What is one practice that helps you notice God’s voice (silence, Scripture reading, journaling, walking prayer)? Choose one for today.
When God calls your name through His Word or a nudge of the Spirit, do you lean in or stay at a distance? Why?
Action Step:
Pray: “Lord, help me respond, not just observe,” and write down one next step of attention you will take in the next 24 hours.
Scripture:
10 But Moses said to the Lord, “Oh, my Lord, I am not eloquent, either in the past or since you have spoken to your servant, but I am slow of speech and of tongue.” 11 Then the Lord said to him, “Who has made man’s mouth? Who makes him mute, or deaf, or seeing, or blind? Is it not I, the Lord? 12 Now therefore go, and I will be with your mouth and teach you what you shall speak.” Exodus 4:10-12
Devotional Thought:
As God’s call becomes clearer, Moses’ “why me?” turns into objections: insecurity, weakness, and fear. He doesn’t feel qualified, articulate, or ready. Yet God doesn’t answer Moses by praising Moses; He answers by promising His presence. The goal is not self-confidence but God-confidence—trust that the One who calls also equips.

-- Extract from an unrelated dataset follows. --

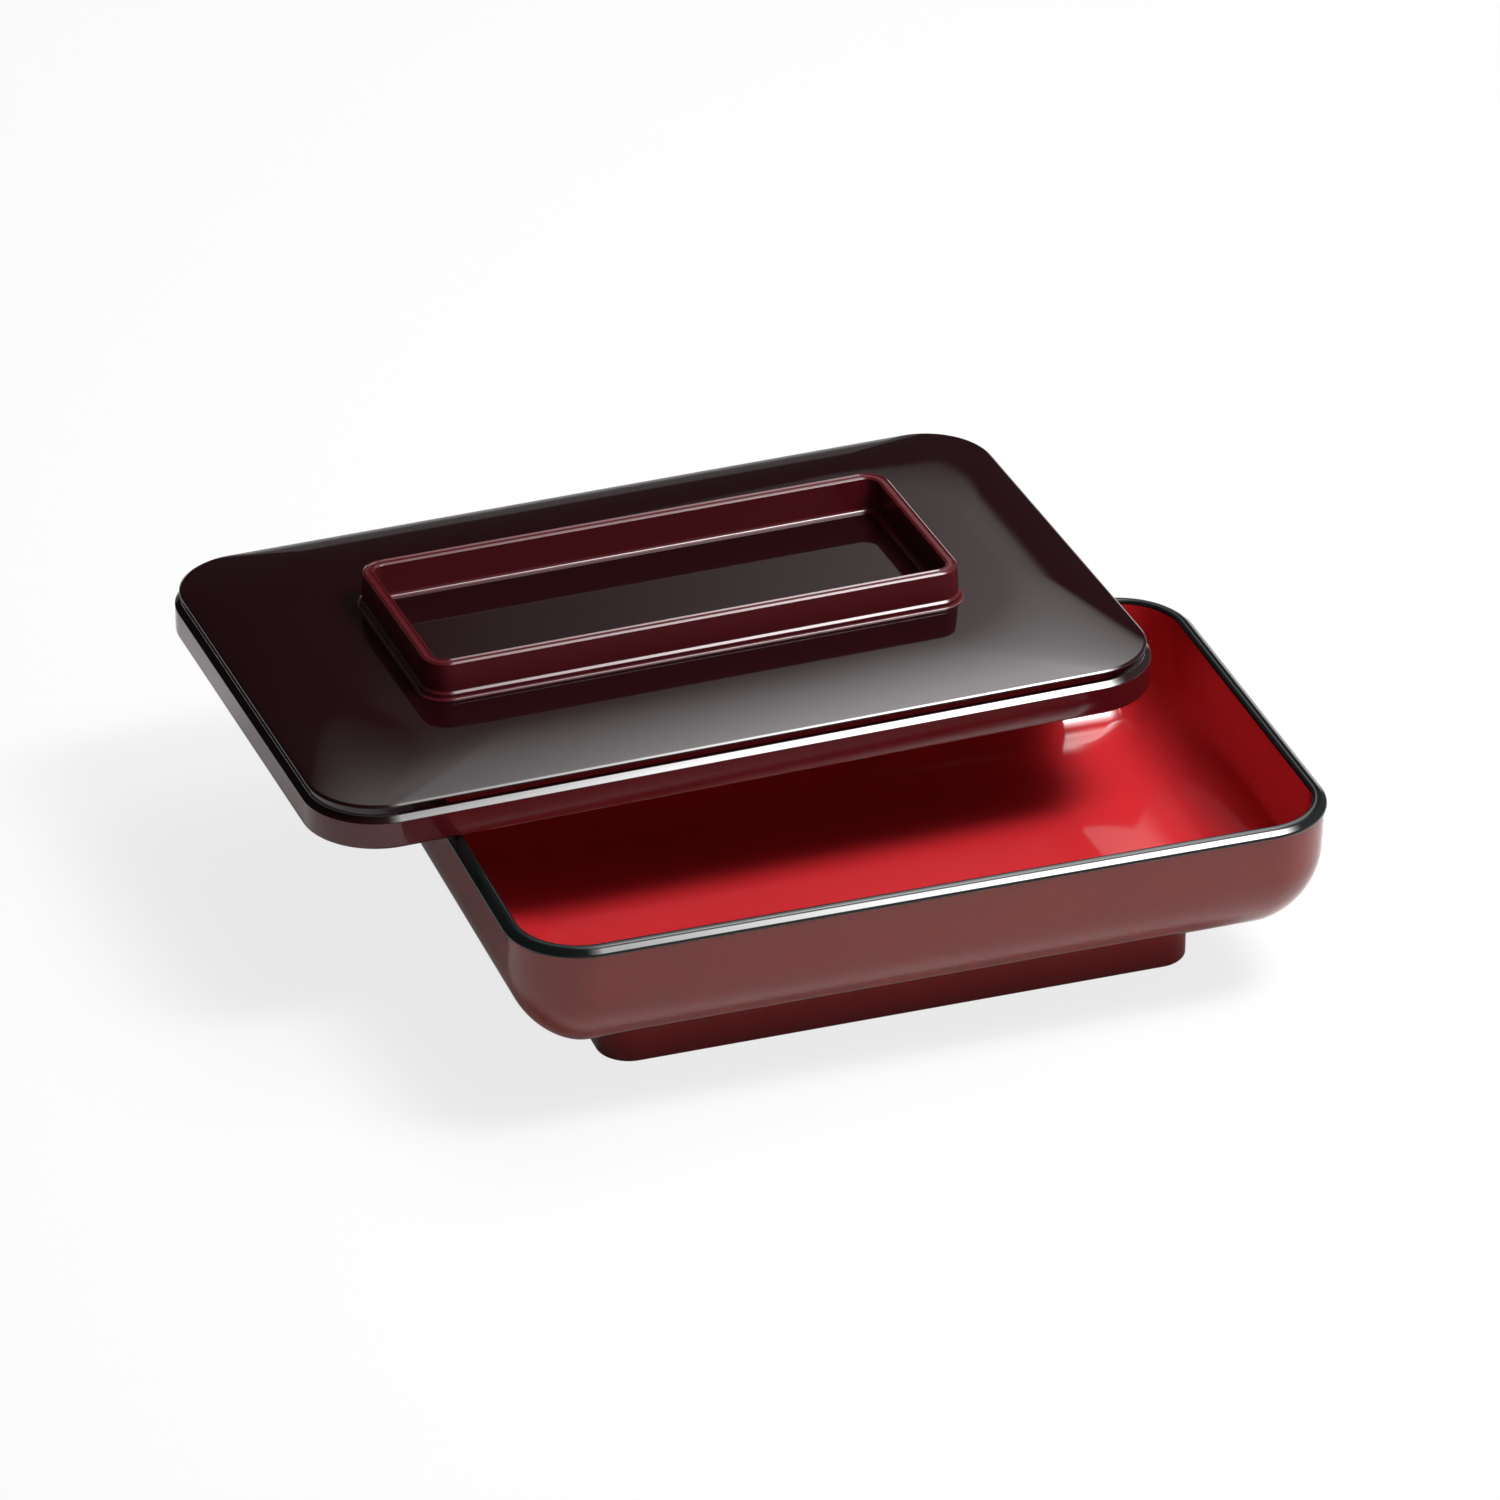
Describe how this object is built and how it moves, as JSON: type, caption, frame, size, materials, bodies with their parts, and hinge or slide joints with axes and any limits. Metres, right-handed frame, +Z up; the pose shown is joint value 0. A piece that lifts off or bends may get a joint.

This is where your testimony becomes part of the mission. Pastor Kyle emphasized that a powerful story isn’t about how dramatic your past was; it’s about who was missing and who changed you. God uses ordinary people who have been changed by Jesus to speak hope, to serve faithfully, and to help others take their next step. Your “why me?” can become “here I am” when you believe God will be with you.
Reflection Questions:
What insecurity or limitation do you most often use as a reason to stay silent or on the sidelines?
How does God’s promise “I will be with you” address your fear more deeply than a promise of instant success?
Where is God inviting you to share your story of change—even in a simple, non-dramatic way? Identify one person.
What is one small act of obedience you can take this week that aligns with what God has been stirring in you?
Action Step:
Write a prayer of surrender: “God, I’m available,” and include one specific area where you want to rely on His presence instead of your ability.